I HATE flying. I don't fear it; I despise it. Over the years, I have had a lot of experience sitting in airplanes (occasionally with a fat guy next to me, overflowing his seat and taking up half of mine - but that's another issue). In 1995-96, I logged over 100,000 miles. (It was nice to have that United 100,000 mile card and the perks that accompanied it.) My courtship with my wife was conducted long distance, with her in Chicago and me in New Jersey and us shuttling back and forth for weekends about every three weeks. I have never felt the least bit of apprehension about being 30,000 feet above the earth, so my dislike of air travel has nothing to do with safety concerns. (Although there have been times when my sinuses reacted poorly to pressure changes and it felt like my face was melting on descent.)
While flying was never fun, it was at least endurable. Over a span between early 1995 and early 1996, I commuted from New Jersey to Chicago on a weekly basis, flying out of Newark International Airport every Tuesday morning at 6:30 am and returning via O'Hare to Newark every Friday afternoon. The door-to-door trip time was about four hours, give or take. Of that, little was spent in airports. Those were the days when there were no lines at the metal detectors, when one did not have to disrobe in order to pass through security, and when it was possible to arrive at a gate 15 minutes before departure and not be considered late. (In fact, no self-respecting power traveler ever got there more than 15 minutes ahead. To do so was a breach of unwritten etiquette.) Rental car return, bus to airport, the moving walkway is ending, aisle seat, on the ground, in the air, back on the ground - it was like clockwork. Lateness was the exception, not the rule. Leave home at 5:15 Tuesday morning, arrive back at 7 pm Friday. Nostalgia almost makes those days seem fun, although I know they weren't. (Note: many of the 1995 reviews on this site were written either on an airplane or in a hotel room.)
Air travel started changing in the late '90s. Empty seats became an endangered species. More flights were delayed. Getting to gates less than 30 minutes before departure was frowned upon. Flight attendants were increasingly less friendly; some were overtly hostile. Then came 9/11, and airports started to resemble armed camps. There were long lines and short tempers. This is when my tolerance for air travel began to erode. Last year, I gave up flying to Toronto and started driving. 8 hours in a car is better than five hours in taxis, airports, and airplanes. The stress level is lower, and there's no need to worry what happens when your flight is canceled.
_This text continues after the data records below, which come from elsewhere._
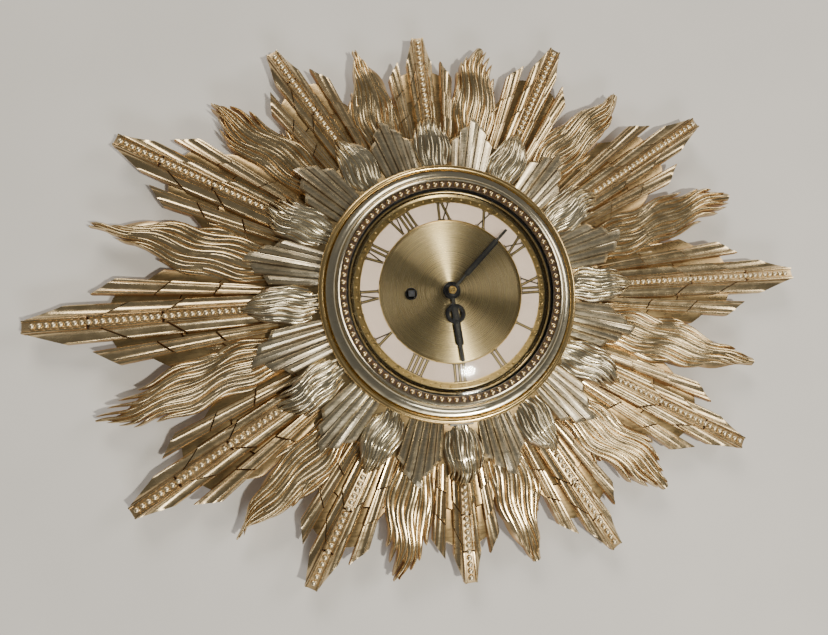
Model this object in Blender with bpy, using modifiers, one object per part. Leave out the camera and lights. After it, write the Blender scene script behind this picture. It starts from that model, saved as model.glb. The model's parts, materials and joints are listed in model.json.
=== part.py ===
# Sunburst wall clock with a key-wound lever movement.
#
# Every piece is drawn face up in millimetres: x to the right, y towards XII, and a height measured
# from the wall towards the room. A half turn upright then puts heights along -Y and XII along +Z.
import math

import bmesh
import bpy

MM = 0.001
UPRIGHT = math.radians(90)

# Sunburst
RAY_TIPS = (279.5, 250.4, 215.4, 197.2)  # ray length at XII, I, II and III
FLAME_TIPS = (248.5, 216.3, 197.1)  # flame length after XII, I and II
RAY_SHAPE = ((7.6, 0.56), (7.4, 0.80), (5.4, 0.86), (3.7, 0.87), (3.1, 0.955))  # degrees, share of length
FLAME_SHAPE = ((6.5, 0.60), (6.1, 0.83), (4.2, 0.91), (2.0, 0.97))
OUTER_BACK = 6.0
OUTER_TIP_FRONT = 13.0
OUTER_BOSS_FRONT = 20.0
BOSS_FOOT_RADIUS = 132.0
BOSS_TOP_RADIUS = 108.0
WELL_RADIUS = 57.0
INNER_BACK = 20.3
INNER_FRONT = 31.0
TUFT_RADIUS = 136.0
BAR_RADIUS = 121.0

# Bezel, glass and dial
BEZEL_RADIUS = 89.0
BEZEL_BACK = 33.0
BEAD_RADIUS = 72.7
BEAD_SIZE = 4.2
BEAD_SEAT = 46.2
GLASS_RADIUS = 72.0
GLASS_EDGE = 43.8
GLASS_RISE = 7.0
GLASS_THICKNESS = 1.5
PAN_RADIUS = 69.5
PAN_FRONT = 41.0
RING_INNER = 48.9
RING_OUTER = 61.6
HINGE_X = 88.8
HINGE_HEIGHT = 32.6
KNUCKLE_RADIUS = 1.3

# Movement
PLATE_RADIUS = 54.0
BACK_PLATE = (10.0, 11.5)
FRONT_PLATE = (31.0, 32.5)
WINDING_DROP = 27.3  # winding arbor below the centre
GREAT_TEETH = 52
CENTRE_PINION = 8
CENTRE_TEETH = 48
THIRD_PINION = 8
THIRD_TEETH = 48
FOURTH_PINION = 8
FOURTH_TEETH = 40
CANNON_TEETH = 10
MINUTE_TEETH = 30
MINUTE_PINION = 9
HOUR_TEETH = 36
THIRD_DISTANCE = 18.0
THIRD_ANGLE = 40.0
FOURTH_DISTANCE = 15.0
FOURTH_ANGLE = 150.0
MOTION_DISTANCE = 12.0
MINUTE_WHEEL_XY = (-MOTION_DISTANCE, 0.0)
ESCAPE_XY = (-10.6, 21.5)
LEVER_XY = (-20.0, 18.5)
BALANCE_XY = (-31.0, 15.0)
BALANCE_RADIUS = 9.5
COCK_TURN = 150.0
ESCAPE_PINION = 7
ESCAPE_MESH = 10.0  # drawn shorter than the arbors' spacing, so the two wheels stand clear
RATCHET_TEETH = 16
RATCHET_PHASE = -4.0
PAWL_LIFT = 15.5  # the click is drawn lifted, its nose just outside the ratchet's teeth
CLICK_OFFSET = 12.0

# Hands, turned clockwise from XII
MINUTE_ANGLE = 317.0
HOUR_ANGLE = 86.5
MINUTE_LENGTH = 57.5
HOUR_LENGTH = 48.2
HOUR_HAND = (43.2, 43.9)
MINUTE_HAND = (44.7, 45.3)
MINUTE_SHAPE = (14.3, 46.5, 2.2, 1.25, 4.4)  # neck, step, two half-widths, hub radius
HOUR_SHAPE = (10.4, 36.8, 2.4, 1.4, 5.9)
EYE_CENTRE = 15.9

RING_STEPS = 42

# Back
COVER_RADIUS = 70.0
COVER_SCREW_RADIUS = 64.0
CASE_SCREW_RADIUS = 96.0
PAN_SCREW_RADIUS = 74.0
HANGER_Y = 98.0

parts = None
cutters = None


def new_collection(name):
    made = bpy.data.collections.new(name)
    bpy.context.scene.collection.children.link(made)
    return made


def material(name, colour, metallic, roughness, alpha=1.0):
    found = bpy.data.materials.get(name)
    if found:
        return found
    made = bpy.data.materials.new(name)
    made.use_nodes = True
    shader = made.node_tree.nodes["Principled BSDF"]
    shader.inputs["Base Color"].default_value = (*colour, 1.0)
    shader.inputs["Metallic"].default_value = metallic
    shader.inputs["Roughness"].default_value = roughness
    shader.inputs["Alpha"].default_value = alpha
    return made


def gold_leaf():
    return material("gold_leaf", (0.52, 0.37, 0.17), 0.85, 0.38)


def pale_leaf():
    return material("pale_leaf", (0.50, 0.43, 0.28), 0.85, 0.36)


def bezel_silver():
    return material("bezel_silver", (0.52, 0.50, 0.41), 0.95, 0.25)


def brass():
    return material("brass", (0.55, 0.38, 0.13), 1.0, 0.32)


def steel():
    return material("steel", (0.42, 0.42, 0.43), 1.0, 0.35)


def enamel():
    return material("enamel", (0.72, 0.62, 0.56), 0.0, 0.45)


def black_paint():
    return material("black_paint", (0.012, 0.012, 0.014), 0.0, 0.35)


def glass():
    return material("glass", (0.95, 0.97, 0.96), 0.0, 0.03, 0.2)


def painted_back():
    return material("painted_back", (0.07, 0.055, 0.04), 0.2, 0.55)


def place(made, xy, height, finish, collection=None):
    """Stand a face-up object upright, at xy and at a height from the wall."""
    made.location = (xy[0] * MM, -height * MM, xy[1] * MM)
    made.rotation_euler = (UPRIGHT, 0.0, 0.0)
    if finish:
        made.data.materials.append(finish)
    (collection or parts).objects.link(made)
    return made


def turned(name, profile, finish, xy=(0.0, 0.0), steps=48, collection=None):
    """Turn a profile of (radius, height) points, which runs down its outer side."""
    base = min(height for radius, height in profile)
    mesh = bpy.data.meshes.new(name)
    closed = all(radius > 0.0 for radius, height in profile)
    count = len(profile)
    edges = [(i, (i + 1) % count) for i in range(count if closed else count - 1)]
    mesh.from_pydata([(r * MM, 0.0, (h - base) * MM) for r, h in profile], edges, [])
    made = bpy.data.objects.new(name, mesh)
    screw = made.modifiers.new("turn", "SCREW")
    screw.steps = steps
    screw.render_steps = steps
    screw.use_merge_vertices = True
    screw.merge_threshold = 0.00001
    screw.use_smooth_shade = True
    return place(made, xy, base, finish, collection)


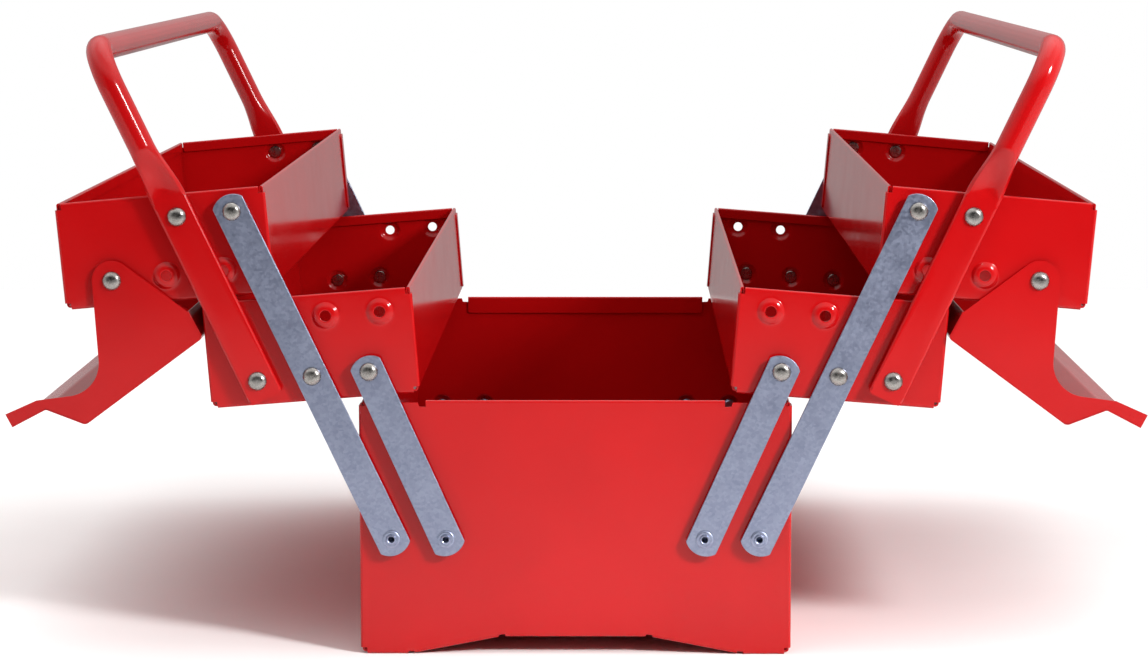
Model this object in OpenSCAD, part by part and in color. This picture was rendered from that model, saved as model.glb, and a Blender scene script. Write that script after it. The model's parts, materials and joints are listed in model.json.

I haven't been on planes often since my 2004 marriage: Toronto in '04, '05, and '06; Bermuda for a honeymoon; and a trip to Manila in 2005. Yet, since I last flew in September 2006, things have grown worse. The nickel-and-diming is in full force. "Service" means not being glared at by an overworked flight attendant. Plane fares are on a runaway upward escalator. Those "cheap" $129 tickets actually have $350 price tags - the quoted number assumes one-way of a round-trip ticket and doesn't take into account all of the taxes and surcharges. When I flew to Chicago in 1995, the total round-trip price was about $200. Today, it's $500. Next year, it will be more than $1000. I have to wonder whether there will be a smaller media contingent in Toronto this year.
In the end, the decline of the airplane experience is more about service than price. I have always been willing to pay more to be treated fairly and to interact with people who are friendly and helpful. When was the last time those words could be used to describe anyone working in an airport or for an airline? Then there are the other passengers, who can often charitably be categorized as "surly." A me-first sense of entitlement reigns. (This sounds like a commentary about movie theaters.) One has to have a wellspring of patience to endure the experience calmly, and canonization is recommended for those who go through hours of this unpleasantness and retain a smile. Whether such negative employee attitudes are warranted is debatable - they endure a lot of verbal abuse but it is still a "service profession." But everything combines to degrade the air travel experience to the point where a root canal is preferable.
When I was young and my family went to Florida for a week, I thought of the plane ride as part of the vacation. Today, it's the biggest impediment to enjoying time off. Even once the trip to the destination has been endured, there's still the return journey looming like a storm cloud on the horizon. I think one of the reasons I enjoyed my time in Toronto more last year than in previous years is because there were no airports, baggage checks, or endless waits taxiing to the runways. It's a nice thing to be able to drive past an airport and give it the finger.